Padidan (also spelled Pad Idan) () () is a town in Naushahro Feroze district of Sindh province in Pakistan. It is located at 26° 46 North 68° 17 East and has an altitude of .

Padidan lies in jurisdiction of Noshero Feroz district. Padidan is located in the central part of Sindh along the main railway track. Padidan is also connected with Sukkur and Karachi by the main National Highway (Motor way) N-5 which is about 18 km from Padidan. The main railway line up to Peshawar and down to Karachi is the main transportation rout of citizens.

Padidan has a population of over 25,000, and a traditional Sindhi culture. The Shalwar Kameez is a common dress, many women wear Hijabs as well.
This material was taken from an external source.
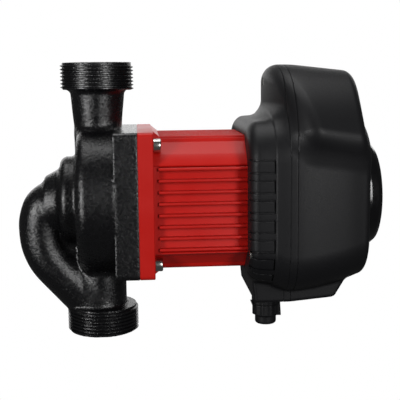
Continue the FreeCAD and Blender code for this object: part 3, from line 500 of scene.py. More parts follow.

Sindhi language is common here and Pakistan People's Party (PPP) is strong in the region.

While agriculture is the main source of employment for the rural population of the town, in the urban areas people are engaged in wider variety of employment, both private and government-run. The main livelihood for the town is agricultural, 70% of the population is involved in agricultural activities. Padidan city is the main trading center of this district.

During the 2022 monsoon rainfall season, Padidan has received record breaking epic level of unprecedented rains about 1,722mm since July. The rains caused flash floods as many as 23 Talukas (sub-divisions) of Sindh provision which created climatic-inducted calamity and displaced as many as 20 million people around Sindh province.

Government and Infrastructure 
Pardidan has an Office of Town Committee which is responsible for managing the administration setup. Government facilities in Padidan include the Padidan Basic Health Unit, Padidan Railway Station, Padidan Police Station, Pakistan Meteorological Department, among others.

Education of the town is very poor, so many private schools are available though quality is quite low. Only a single boys and girls high school is present, for the graduation students have to move forward about 18–80 km.

The town is currently facing multiple issues, such as narrow roads which cause traffic congestion in the peak hours. No academy is available for graduation studies. Poor solid waste management has resulted in severe diseases within the community. The town has only one single Basic Health Unit (BHU) which is not sufficient for the town's population. A convention hall is not available for the population of the town either, hindering the ability of the citizens to discuss issues.